Мой начальник оставался невозмутим, словно заранее знал, чем всё закончится. Он говорил, а майор Вырожилов его внимательно и напряженно слушал.
– Василий Васильевич, я не собираюсь ничего доказывать, а, по вашему желанию, предоставлю это сделать военной прокуратуре. А у неё есть массу способов раскопать все ваши прежние гомосексуальные связи, уж поверьте мне они умеют это делать, и собрать на вас полное досье на эту деликатную тему. И какой-нибудь следователь военной прокуратуры возбудится по статье 121 УК РСФСР и обязательно докажет, что делали вы это используя своё служебное положение, а солдат находился в зависимом от вас положении – это уже не 5, а 8 лет лишения свободы. К тому же вы знаете, что происходит с теми, кто оказывается в местах лишения свободы с 121 статьей, а её вы обязаны будите озвучивать каждый раз и при всех, когда к вам будут обращаться сотрудники мест заключения.
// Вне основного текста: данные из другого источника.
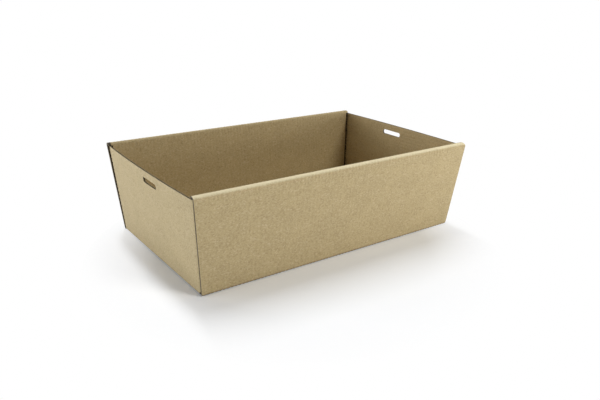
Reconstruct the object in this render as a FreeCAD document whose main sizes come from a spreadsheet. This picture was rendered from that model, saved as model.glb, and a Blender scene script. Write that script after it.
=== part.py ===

Майор политической службы побледнел. «Пять баллов», – оценил я монолог своего начальника. Строчек закурил и незаметно покачивая головой, поглядывал на Вырожилова. Мне показалось, что Василий Васильевич готов был упасть в обморок.

– Но не всё так безнадежно, – вместе с дымом произнес хозяин кабинета.
Майор встрепенулся и почти с детским выражением лица, выражающим надежду, подался вперед навстречу словам: «не всё так безнадежно». Строчек продолжил мягко и вкрадчиво.
– Да, не безнадежно, в том случае, если вы готовы рассказать всё вашему лечащему врачу – Сергею Анатольевичу. А мы госпитализируем вас в наше отделение и сделаем так, чтобы о вас не узнали в военной прокуратуре. Но с армией вам, Василий Васильевич, придется распрощаться, так как нам придется вас уволить, – сурово закончил Строчек.
– Я согласен на госпитализацию, – выдохнул из себя майор.

Политработник майор Вырожилов, рассказав о себе, оказался пассивным гомосексуалистом, соблазнившим не одного молодого солдата. Скажу больше, в моей госпитальной тогдашней практике было несколько подобных случаев и все они почему-то были связаны с политработниками. И именно тогда я понял, что любой психиатр, хоть однажды, но почувствовал себя копрологом, копающимся в испражнениях, чтоб отделить норму от патологии. Согласно тогдашней МКБ-9 гомосексуализм, как заболевание, имел официальный номенклатурный номер 302.0.

В настоящее время психические расстройства под рубрикой «Половые извращения и нарушения» (скотоложество, педофилия, трансвестизм, эксгибиционизм,  транссексуализм, фетишизм, мазохизм и садизм) из международной классификации болезни 10-го пересмотра… изъяли полностью. Их там нет. Кроме того, за мужеложство у нас уже никого не преследуют. Нет такой статьи в УК РФ. Это мне напоминает ситуацию с ребенком, который закрыл глаза, чтобы не видеть неприятного.

А всё-таки в наше время государство во всем было построже... да и социальные нормы были другими.